━━━━━ Dataset excerpt ━━━━━

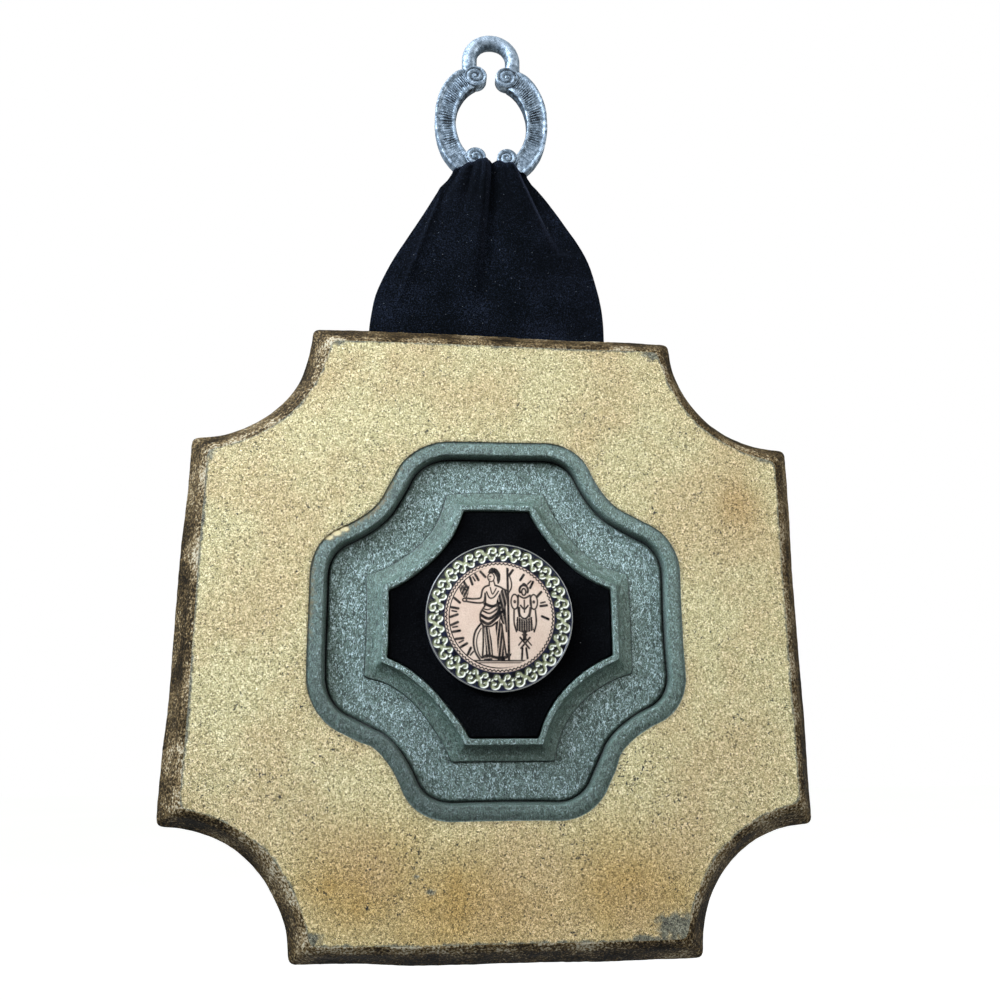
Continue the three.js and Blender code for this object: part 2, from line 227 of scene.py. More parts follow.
boardShape = shapeOf(boardHigh[0] - boardLow[0], scoopShift=-1.9, scoopRadius=43.7)
surroundShape = shapeOf(140.4, scoopShift=5.3, scoopRadius=42.4, corner=20)
mouldingShape = shapeOf(99.6, scoopShift=7.4, scoopRadius=39.2)


def arc(centreX, centreY, radius, start, end, steps):
    angle = np.linspace(start, end, steps + 1)
    return np.column_stack([centreX + radius * np.cos(angle), centreY + radius * np.sin(angle)])


# Closed outline round the board's centre, as many points whatever the shape
def outlineOf(shape, inset, softening=0):
    arcSteps, straightSteps = boardForm["arcSteps"], boardForm["straightSteps"]
    half, centre, corner = shape["half"], shape["scoopCentre"], shape["corner"]
    reach, scoop = half - inset, shape["scoopRadius"] + inset
    if corner == 0:
        cornerY = centre - math.sqrt(scoop ** 2 - (centre - reach) ** 2)
        y = np.linspace(-cornerY, cornerY, 2 * arcSteps + straightSteps + 1)
        side = np.column_stack([np.full_like(y, reach), y])
    else:
        cornerX = half - corner
        run = centre - cornerX
        rise = math.sqrt((shape["scoopRadius"] + corner) ** 2 - run ** 2)
        cornerY, turn = centre - rise, math.atan2(rise, run)
        y = np.linspace(-cornerY, cornerY, straightSteps + 1)[1:-1]
        side = np.concatenate([
            arc(cornerX, -cornerY, corner - inset, -turn, 0, arcSteps),
            np.column_stack([np.full_like(y, reach), y]),
            arc(cornerX, cornerY, corner - inset, 0, turn, arcSteps),
        ])
    first = math.atan2(side[-1][1] - centre, side[-1][0] - centre) + fullTurn
    bite = arc(centre, centre, scoop, first, 1.25 * fullTurn - first, boardForm["scoopSteps"])
    quarter = np.concatenate([side, bite[1:-1]])
    outline = np.concatenate([quarter, quarter[:, ::-1] * [-1, 1], -quarter, quarter[:, ::-1] * [1, -1]])
    for _ in range(softening):
        outline = (np.roll(outline, 1, axis=0) + 2 * outline + np.roll(outline, -1, axis=0)) / 4
    return outline


# The casting isn't quite true: places from the board's centre and how far each lies off, in mm
castBlend = 50
castShifts = [
    (-74, 120, 0.1, 0.3), (-50, 120, 0, 0.4), (50, 120, -0.5, -0.9), (74, 120, -1.3, -1.4),
    (-120, 74, 1.2, -1.2), (-87, 87, 0.9, -0.9), (87, 87, -0.9, -1.2), (120, 74, -0.1, -1.2),
    (-120, 0, 0, 0), (120, 0, -1.0, 0), (-120, -74, -1.2, 3.3), (120, -74, -1.3, 1.0),
    (-87, -87, 0, 3.0), (87, -87, -0.7, 1.2), (-74, -120, 1.1, 3.0), (0, -120, 0, 1.5),
    (74, -120, -0.2, 1.4), (0, 70, -1.4, 0), (0, -70, 2.6, 0.4), (-70, 0, 0.1, -2.6), (70, 0, -0.8, 0.7),
    (0, 42, -1.1, 1.0), (0, -42, 1.7, 0.1), (-42, 0, 0.7, -0.4), (42, 0, 0.7, 0.6), (0, 0, 0, 0.6),
    (-46, 46, -1.2, -1.6), (46, 46, -1.3, 0.6), (-46, -46, 2.0, -0.2), (46, -46, 0.1, 0.5),
    (-38, 54, -2.7, -0.9), (-54, -38, 1.1, -2.6), (38, -54, 2.5, -0.5), (54, 38, -0.4, 1.9),
    (30, 30, 1.4, 0.2), (-30, 30, -0.4, 0.5), (-30, -30, -1.6, 0.2), (30, -30, 0.7, 0.1),
]


def asCast(points):
    moved, total = np.zeros((len(points), 2)), np.zeros(len(points))
    # The gilded face kept truer than the edge behind it
    out = np.abs(points[:, :2]).max(axis=1)
    kept = 1 - 0.6 * smooth(wallZ + 2, frontZ, points[:, 2]) * smooth(72, 86, out)
    for x, y, *shift in castShifts:
        weight = (np.sum((points[:, :2] - (x, y)) ** 2, axis=1) + castBlend) ** -2
        moved += weight[:, None] * shift
        total += weight
    return points + np.column_stack([moved * (kept / total)[:, None], np.zeros(len(points))])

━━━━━

Required task> Please write out exactly the lines from the start of the data through the line that contains "mouldingShape = shapeOf(99.6, scoopShift=7.4, scoopRadius=39.2)", both ends included, and nothing else.

Answer for this exercise>
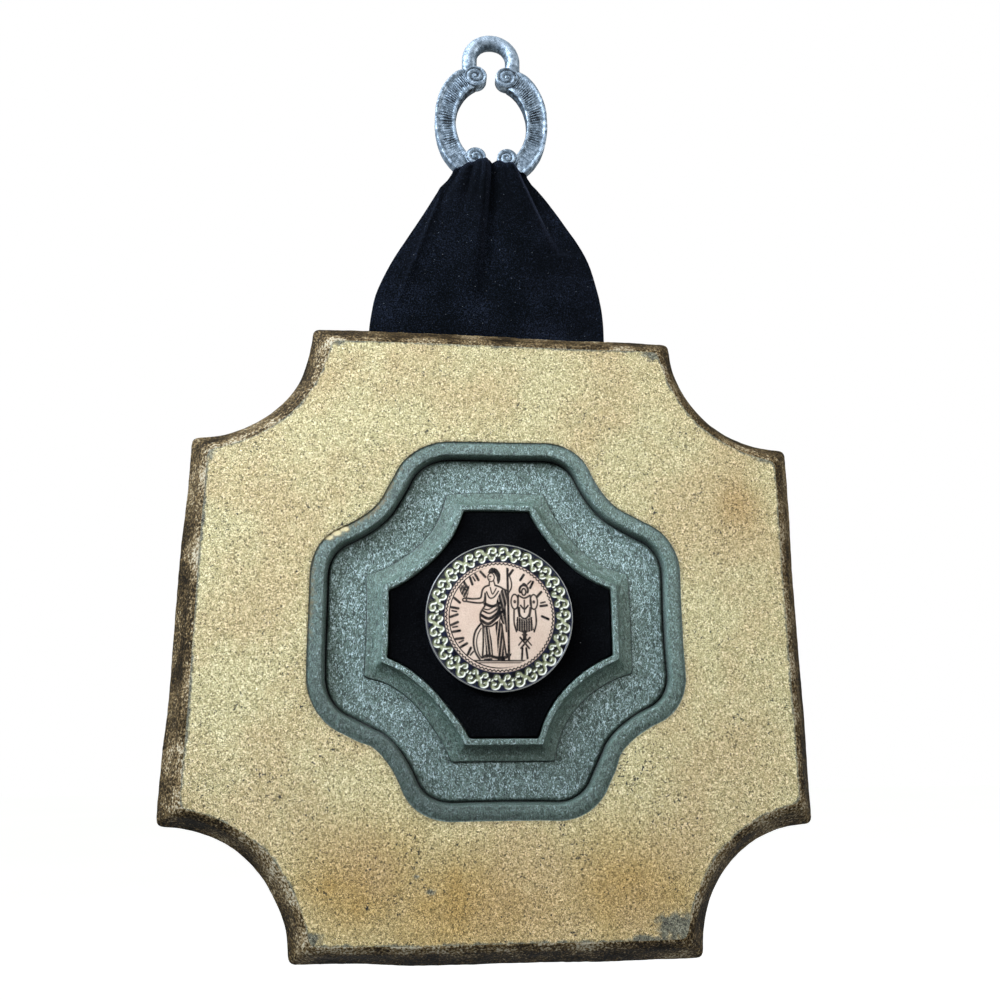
Continue the three.js and Blender code for this object: part 2, from line 227 of scene.py. More parts follow.
boardShape = shapeOf(boardHigh[0] - boardLow[0], scoopShift=-1.9, scoopRadius=43.7)
surroundShape = shapeOf(140.4, scoopShift=5.3, scoopRadius=42.4, corner=20)
mouldingShape = shapeOf(99.6, scoopShift=7.4, scoopRadius=39.2)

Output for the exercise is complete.